Since the whole world was my toilet, finding a place to relieve myself never presented a difficult task. As I pulled my pants up one day, I looked down at my legs for the first time in a long while. The last time I had taken all of my clothes off was back in Shigatse, more than a month before. During the course of the last couple weeks I noticed that either my body had shed a few pounds or my belt had stretched. The thinness of my legs surprised me. I knew that at this point that any fat left on my body had been consumed during the previous months. I had spent too many days living in a hypoglycemic state and burning muscle tissue for energy. This did not quite imitate an Oprah weight-loss program but, in the end, it became a little too effective.

Domar marked the last town before the heart of the Askin Chin.

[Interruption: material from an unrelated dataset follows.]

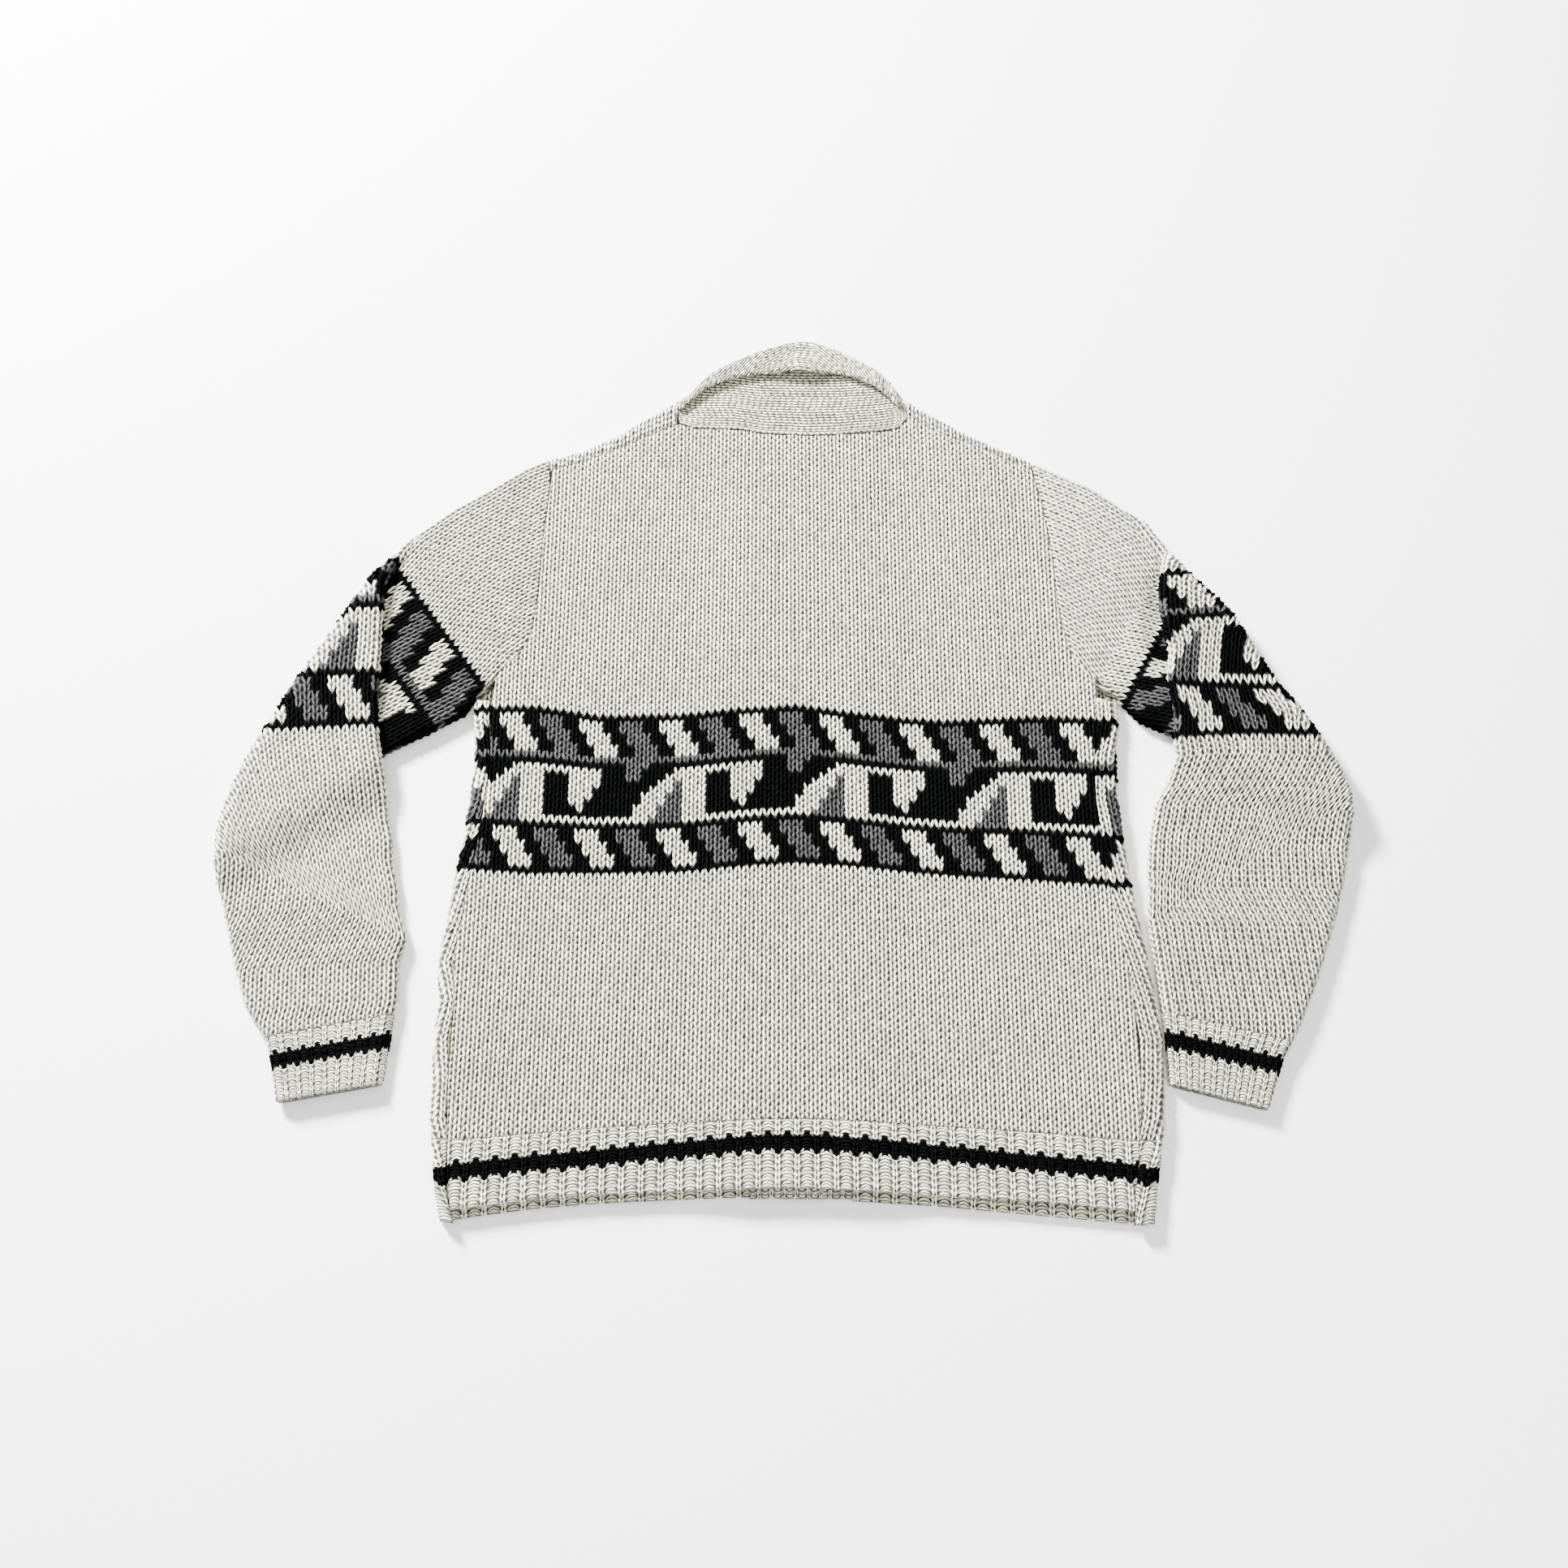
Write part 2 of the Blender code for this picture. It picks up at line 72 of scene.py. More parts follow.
# The pattern: its stitches across and down, and its straight top and bottom lines
CHART_WALES, CHART_ROWS = 20, 26
PATTERN_TOP, PATTERN_LOW = 66, -82
BODY_DROP = 4.6         # lets the body's rows down, because a stitch's dip carries them up

# Folded sides of the body: y up the garment, x of the left and of the right edge
EDGES = (
    (-378, -289, 284), (-350, -296, 288), (-325, -299, 293), (-293, -303, 298),
    (-261, -303, 300), (-228, -305, 301), (-195, -302, 298), (-162, -306, 294),
    (-120, -300, 288), (-92, -297, 284), (-58, -292, 281), (-15, -287, 278),
    (22, -285, 279), (55, -288, 283), (80, -289, 283),
)
SIDE_TOP = 79           # the side folds end here, just under the armholes
SEAM_IN = {-1: 13, 1: 19}   # how far inside the fold the back's side seam runs
BODY_END = -285         # below this line the body runs on into its hem

# Armhole seams from the shoulder down to the underarm: x, y
ARMHOLE = {
    -1: ((-234, 322), (-232, 294), (-235, 255), (-237, 219), (-238, 183), (-240, 160),
         (-243, 139), (-250, 125), (-264, 112), (-272, 98), (-290, 80)),
    1: ((219, 319), (222, 298), (227, 276), (231, 245), (234, 215), (236, 171),
        (240, 145), (245, 123), (255, 109), (265, 97), (285, 80)),
}
# Fold of each front over its shoulder, and the seam that joins it to the back: x, y
SHOULDER = {
    -1: ((-121, 383), (-150, 364), (-171, 349), (-205, 332), (-236, 323)),
    1: ((104, 387), (124, 373), (166, 347), (195, 332), (220, 320)),
}
SHOULDER_SEAM = {
    -1: ((-113, 361), (-139, 349), (-171, 333), (-200, 321), (-231, 311)),
    1: ((105, 368), (130, 353), (165, 338), (190, 325), (219, 311)),
}
# The collar's lines at the neck seam, along the roll and at the fall's free edge: x, y
NECK = ((-112, 361), (-99, 356), (-58, 352), (-32, 347), (9, 345), (40, 346), (72, 350),
        (94, 355), (103.5, 367))
ROLL = ((-117, 386), (-103, 396), (-95, 407), (-80, 423), (-56, 435), (-34, 446), (-2, 455),
        (16, 454), (41, 444), (76, 423), (90, 407), (100, 389))
FALL = ((-112, 377), (-99, 390), (-87, 401), (-63, 411), (-45, 415), (-16, 417), (16, 415),
        (44, 416), (63, 409), (77, 401), (96, 380))

# The hems: x, where they start, back edge, front edge, middle of the dark stripe
HEM = (
    (-300, -312, -369, -377, -341), (-265, -310, -365, -371, -337),
    (-218, -306, -359, -365, -332), (-171, -302, -355, -361, -328),
    (-107, -298, -353, -358, -322), (-29, -295, -350, -355, -316),
    (12, -295, -350, -357, -316), (82, -298, -354, -361, -321),
    (113, -300, -356, -363, -324), (203, -306, -361, -371, -333),
    (260, -311, -367, -376, -338), (300, -314, -371, -379, -342),
)
# How the rows of the body's pattern rise and dip: x, its top line, its bottom line
PATTERN_LINES = (
    (-290, 72, -79), (-232, 72, -83), (-179, 63, -83), (-108, 64, -82), (-37, 69, -77),
    (-3, 71, -75), (56, 63, -79), (130, 58, -85), (210, 62, -90), (290, 60, -96),
)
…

I had looked at this town a hundred times over on many maps before I left home. I had followed the line of the road with my finger, out into the middle of the Askin Chin, into the Kun Lun Shan Mountains and then finally to the edge of the Taklimakan Desert (translation: “You go in, but you don’t come back out”). But those were all just maps, they were not reality. The reality of crossing this area on bike represented something extremely different. It excited me. This was part of an area that I had never traveled before, that very few people have ever traveled. The refrain from an REM song came into my head again over and over, “It’s the end of the world as we know it and I feel fine. Yes, it’s the end of the world.” I really felt like I was starting a ride that would take me off the edge of the map into a new unknown world, off the edge of the world. After a half day’s rest and a couple hearty meals, I started off on another trip to nowhere.

The land around me had a purity that I have never seen before, purity in color and terrain. The rocks that covered the mountains around me shined with every shade of purple, green, brown, orange, and red. Each of the colors carefully blended into the next, with occasional patches of brilliant white snow. The unending line of telephone poles that follow the road created the only intrusion on this landscape. Since Ali, the poles recorded my past and pointed the way to my future. The poles lead to only one place, Kashgar. That was where I hoped my future also lay. At times I could see the black wooden rods off into the distance, I would start to ride cross-country because I knew that I was headed in the right direction, leaving the road to take its own course. When I rode across the desert without even a dirt track to follow, I had an sense of totally unrestrained freedom. There were no lines, no paths, no tracks to follow. Nothing constrained or controlled my movement. It was a different kind of travel, a different kind of freedom.

It was a sure sign that this was a difficult section of road, when so many truck drivers stopped to offer me a ride. Normally most of these guys act like pirates, but on this day many seemed genuinely concerned that I would not be able to complete the trip across the Askin Chin on my own. They cheerfully informed me that they would not even charge me to ride in their trucks. The other mildly alarming sign was the increase in small grayish-black tombstones on the sides of the road. It seems that the Chinese Army just buries their dead on the sides of the road, since it would require at least a few days’ journey overland to get out to the “civilized world.” During the course of my travels in Western Tibet I had seen these tombstones before, but as I got closer and closer to the heart of the Askin Chin, the frequency of the stones kept increasing to the point where I passed one every mile or two.